The problem here is that it doesn't fit a traditional assessment of a video-game, in many ways it's not a video-game. In fact, it's when you judge it as a video-game that Skylanders Giants' value proposition starts looking a little shaky.

You need to factor in the value of the toys in their own right. Beyond the clever ability of each figurine to save progress wirelessly and make it available on whichever format you happen to be using (360/Wii/PS3), it's the imaginative, play-time, under-bed adventures children will have with them that makes sense of the cost -- and the sheer amount of effort lavished on these physical Skylanders by developer Toys for Bob.

So rather than spend time digging into the specifics of the Skylanders Giants videogame, we can spend our time more profitably looking at the toy figures in Giants and how they compare to those provided in Skylanders Spyro's Adventures.

Let's outline the different figures available first. In addition to the 32 Series 1 Skylanders that can be used in the new game, there are 8 new double height Giants, 8 new normal Skylanders, 8 Lightcore light-up figures with a smart-bomb power and 24 Series 2 returning characters from the first game that get a extra super attack and the ability to switch upgrade path.
Long story short, you can use your old toys but now there is also a wider range of more distinctive new figures: Giants, Series 2 and Light-core.

Although the Giants and the Light-core characters will attract children first by their size and ability to illuminate when close to the portal, the Series 2 figures actually offer best value for money. Firstly these have been reworked so that their physical make-up matches must more closely to their in-game counterpart. This may sound like a small thing, but in the world of trying to establish a connection between a real and virtual persona this makes a big difference.

At the same time the build quality and number of materials used in these Series 2 figures seems to have been increased. There is more a sense of finesse about the different elements that have gone in to creating these characters. They are also modelled on an upgraded version of the in-game figures which again helps cement the relationship between the two.

Beyond the physical make-up there are a couple of in-game benefits of these Series 2 characters.

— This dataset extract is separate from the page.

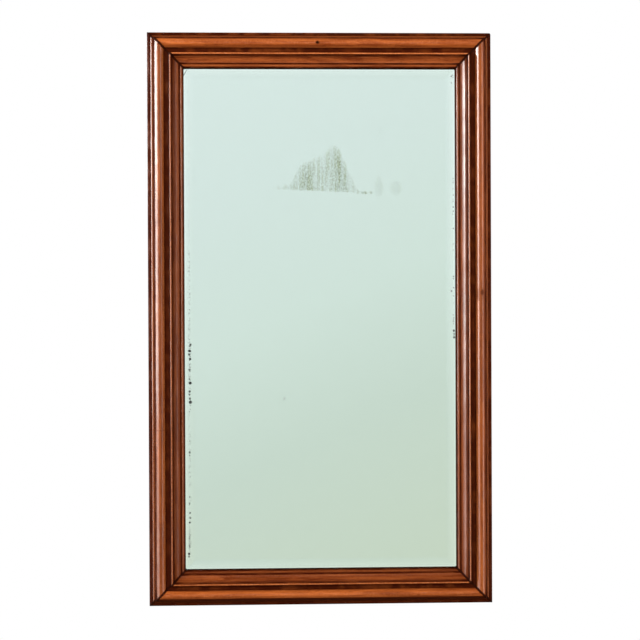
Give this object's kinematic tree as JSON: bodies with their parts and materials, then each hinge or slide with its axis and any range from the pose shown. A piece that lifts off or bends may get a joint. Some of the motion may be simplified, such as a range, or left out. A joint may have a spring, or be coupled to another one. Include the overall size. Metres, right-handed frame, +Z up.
{
  "type": "bistro mirror",
  "caption": "Tall wall mirror: bevelled plate in a deep mitred walnut moulding with an inner slip, panelled wooden back and hinged hanging rings.",
  "frame": {"origin": "middle of the back plane, on the middle rail of the panelled back", "axes": "+Z up, +X to the right for someone looking into the mirror, -Y out of the front, +Y towards the wall"},
  "size_m": [0.775, 0.061, 1.29],
  "materials": {
    "walnut": "varnished, worn along the edges, dirt in the quirks",
    "walnut_slip": "varnished, worn along the edges, dirt in the quirks",
    "plate_glass": "polished, ground bevel, faint green",
    "silvering": "old silver, foxed at the edges and in one patch",
    "block_wood": "sawn softwood, glue marks",
    "key_wood": "planed hardwood, oiled dark",
    "back_wood": "planed pine, darkened with age",
    "panel_wood": "planed pine, darkened with age",
    "screw_steel": "dull, browned",
    "hanger_steel": "dull, lightly rusted",
    "ring_steel": "drawn wire, lightly rusted"
  },
  "bodies": {
    "frame": {"moulding_top": "walnut", "moulding_right": "walnut", "moulding_bottom": "walnut", "moulding_left": "walnut", "slip_top": "walnut_slip", "slip_right": "walnut_slip", "slip_bottom": "walnut_slip", "slip_left": "walnut_slip", "mirror_glass": "plate_glass", "silvering": "silvering", "glass_blocks": "block_wood", "mitre_keys": "key_wood", "back_stile_left": "back_wood", "back_stile_right": "back_wood", "back_rail_top": "back_wood", "back_rail_middle": "back_wood", "back_rail_bottom": "back_wood", "back_panel_upper": "panel_wood", "back_panel_lower": "panel_wood", "back_screws": "screw_steel", "hanger_strap_left": "hanger_steel", "hanger_strap_right": "hanger_steel", "hanger_screws": "screw_steel"},
    "left_ring": {"hanger_ring_left": "ring_steel"},
    "right_ring": {"hanger_ring_right": "ring_steel"}
  },
  "joints": [
    {"name": "left_ring_hinge", "type": "hinge", "parent": "frame", "child": "left_ring", "pos_m": [-0.3585, 0.00278, 0.345], "axis": [1, 0, 0], "range_deg": [0, 180]},
    {"name": "right_ring_hinge", "type": "hinge", "parent": "frame", "child": "right_ring", "pos_m": [0.3585, 0.00278, 0.345], "axis": [1, 0, 0], "range_deg": [0, 180]}
  ]
}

Firstly they get a super-power (apparently called a Wow-pow) that no other group of Skylanders can access (be they Giants, Lightcore, Series 1 or even the new normal Skylanders). They also get the unique ability to switch upgrade paths at will, rather than being locked into one part way through the game. Finally they are compatible back in the original game as well.
Bottom line, if you are looking to expand your collection of Skylanders, for either the original Spyro's Adventure or the new Giants game, the Series 2 figures are the way to go.

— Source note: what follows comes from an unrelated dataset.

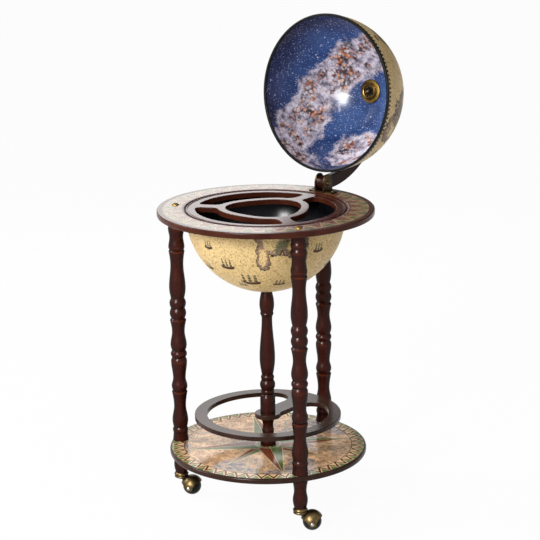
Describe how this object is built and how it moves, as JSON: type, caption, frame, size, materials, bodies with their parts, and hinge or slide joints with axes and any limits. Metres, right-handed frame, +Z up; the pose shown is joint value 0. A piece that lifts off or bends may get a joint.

In terms of physical play the Lightcore figures score highly. Although not as innovative in the game, offering just a smart-bomb effect when they first arrive in a level, the excitement of seeing them light-up when placed on the portal is a novelty that will inspire all sorts of imaginative play for children. In fact I discovered that my youngest had wired up a portal to reach to his bed the other night and was secretly reading a book lit only by a Lightcore Prismbreak. Of course I told him off for reading with such a dim light, but it was hard not to smile at the obvious enjoyment he was getting from the set-up.

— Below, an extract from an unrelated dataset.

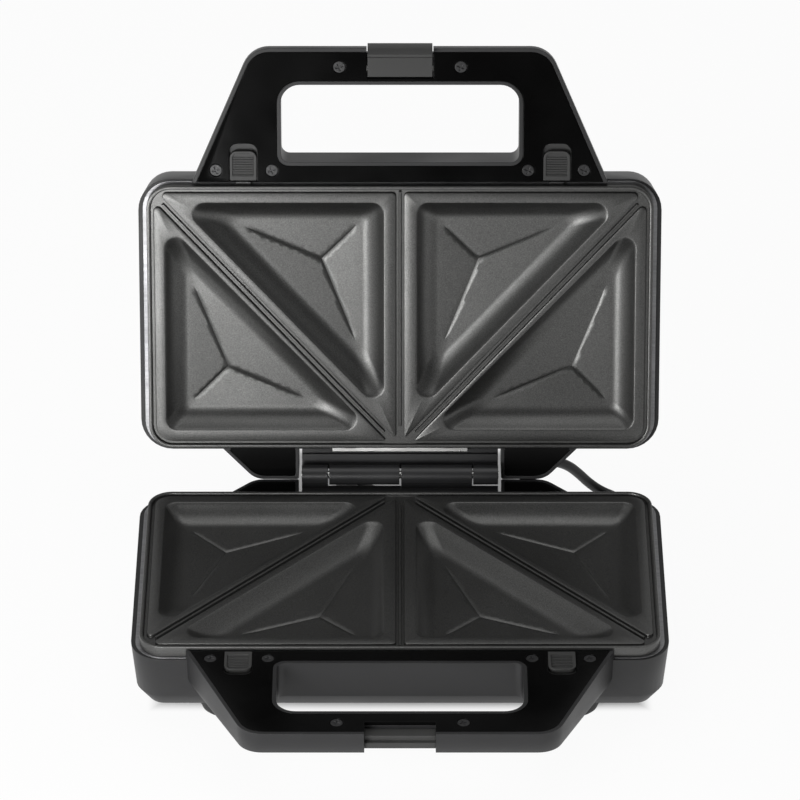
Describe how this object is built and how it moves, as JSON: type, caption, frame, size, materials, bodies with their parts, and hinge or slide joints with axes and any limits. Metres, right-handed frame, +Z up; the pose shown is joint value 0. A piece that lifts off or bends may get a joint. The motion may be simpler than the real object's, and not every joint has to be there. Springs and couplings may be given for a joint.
{
  "type": "sandwich toaster",
  "caption": "Deep-fill sandwich toaster, lid open: hinged halves with pocketed non-stick plates, open loop handles, swinging latch clip, plate-release slides and mains cord.",
  "frame": {"origin": "on the table under the middle of the open toaster's box, cord left out", "axes": "+Y from the handles to the hinge, +Z up, +X to the right of someone facing the handles"},
  "size_m": [0.2604, 0.4087, 0.2631],
  "materials": {
    "housing": "satin",
    "gloss_cover": "gloss",
    "handle_cover": "gloss",
    "plate_coating": "dark non-stick coating",
    "bright_steel": "bright",
    "dark_steel": "black oxide",
    "element": "dull",
    "aluminised": "bright",
    "grey_plastic": "satin",
    "rubber": "matte",
    "cord": "satin",
    "red_lens": "clear",
    "green_lens": "clear",
    "ceramic": "matte",
    "brass_pin": "bright"
  },
  "bodies": {
    "base": {"base_shell": "housing", "base_handle_cover": "handle_cover", "base_lobe_covers": "gloss_cover", "base_reflector": "aluminised", "base_element": "element", "base_plate": "plate_coating", "base_plate_retainer": "bright_steel", "latch_keeper": "grey_plastic", "base_cover_screws": "dark_steel", "base_hinge_bracket": "dark_steel", "hinge_pin": "bright_steel", "thermostat": "bright_steel", "thermal_fuse": "ceramic", "terminal_block": "ceramic", "feet": "rubber", "foot_screws": "bright_steel", "base_hinge_screws": "dark_steel", "base_reflector_screws": "bright_steel", "base_spring_left": "bright_steel", "base_spring_right": "bright_steel", "strain_relief": "rubber", "mains_cord": "cord", "cord_coil": "cord", "cord_tie": "cord", "plug_body": "cord", "plug_pins": "brass_pin"},
    "lid": {"lid_shell": "housing", "lid_handle_cover": "handle_cover", "lid_lobe_covers": "gloss_cover", "lid_reflector": "aluminised", "lid_element": "element", "lid_plate": "plate_coating", "lid_plate_retainer": "bright_steel", "lid_cover_screws": "dark_steel", "lid_hinge_bracket": "dark_steel", "latch_pin": "bright_steel", "power_lens": "red_lens", "ready_lens": "green_lens", "indicator_lamps": "ceramic", "lid_hinge_screws": "dark_steel", "lid_reflector_screws": "bright_steel", "lid_spring_left": "bright_steel", "lid_spring_right": "bright_steel"},
    "latch": {"latch_clip": "grey_plastic"},
    "base_slider_left": {"base_slider_left": "grey_plastic", "base_catch_left": "bright_steel"},
    "base_slider_right": {"base_slider_right": "grey_plastic", "base_catch_right": "bright_steel"},
    "lid_slider_left": {"lid_slider_left": "grey_plastic", "lid_catch_left": "bright_steel"},
    "lid_slider_right": {"lid_slider_right": "grey_plastic", "lid_catch_right": "bright_steel"}
  },
  "joints": [
    {"name": "lid_hinge", "type": "hinge", "parent": "base", "child": "lid", "pos_m": [0, 0.07355, 0.0485], "axis": [1, 0, 0], "range_deg": [0, 105.2]},
    {"name": "latch_pivot", "type": "hinge", "parent": "lid", "child": "latch", "pos_m": [0, 0.13365, 0.24875], "axis": [-1, 0, 0], "range_deg": [-4, 14]},
    {"name": "base_release_left", "type": "slide", "parent": "base", "child": "base_slider_left", "axis": [0, -1, 0], "range_m": [0, 0.0035], "stiffness_N_per_m": 300, "springref_m": -0.003, "deforming": ["base_spring_left"]},
    {"name": "base_release_right", "type": "slide", "parent": "base", "child": "base_slider_right", "axis": [0, -1, 0], "range_m": [0, 0.0035], "stiffness_N_per_m": 300, "springref_m": -0.003, "deforming": ["base_spring_right"]},
    {"name": "lid_release_left", "type": "slide", "parent": "lid", "child": "lid_slider_left", "axis": [0, 0.2622, 0.965], "range_m": [0, 0.0035], "stiffness_N_per_m": 300, "springref_m": -0.003, "deforming": ["lid_spring_left"]},
    {"name": "lid_release_right", "type": "slide", "parent": "lid", "child": "lid_slider_right", "axis": [0, 0.2622, 0.965], "range_m": [0, 0.0035], "stiffness_N_per_m": 300, "springref_m": -0.003, "deforming": ["lid_spring_right"]}
  ]
}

Finally, the Giants add a truly fresh physical dimension to the toy range, not only to they share the light-up feature with the Light-core figures but their size and the fact that there is only one for each element grouping creates a hierarchy amongst the toys. This finds its way into all sorts of imaginative play scenarios where the Giants are either commanding their own armies of normal sized Skylanders or are being forced into hard labour like Gulliver.

While many reviews will complain at the lack of innovation in Skylanders Giants, or the inflated cost of owning all the figures, this is to miss the point. The only way that Giants makes sense financially is if you are going to get good value from the toys -- as toys -- rather than just pretty electronic keys to access in-game characters and areas.

As I've said elsewhere, Skylanders Giants is a game designed with a particular audience in mind. It's through the eyes of that audience that we should judge its success I think. Here we find the main stumbling block: that you have to choose between different toy versions of your favourite characters rather than being able to upgrade the one you already own. While this will mean that you might end up with three versions of a favourite figure (Prismbreak in Series 1, Series 2 and Light-core for example), this again opens up new possibilities in terms of physical play - an army of Prismbreaks is apparently just what my kids are after.

Time will tell if Skylanders Giants will be the sell-out success of the first game. Judged from the perspective of its core audience I will be surprised if it doesn't succeed in just the same way if not more so.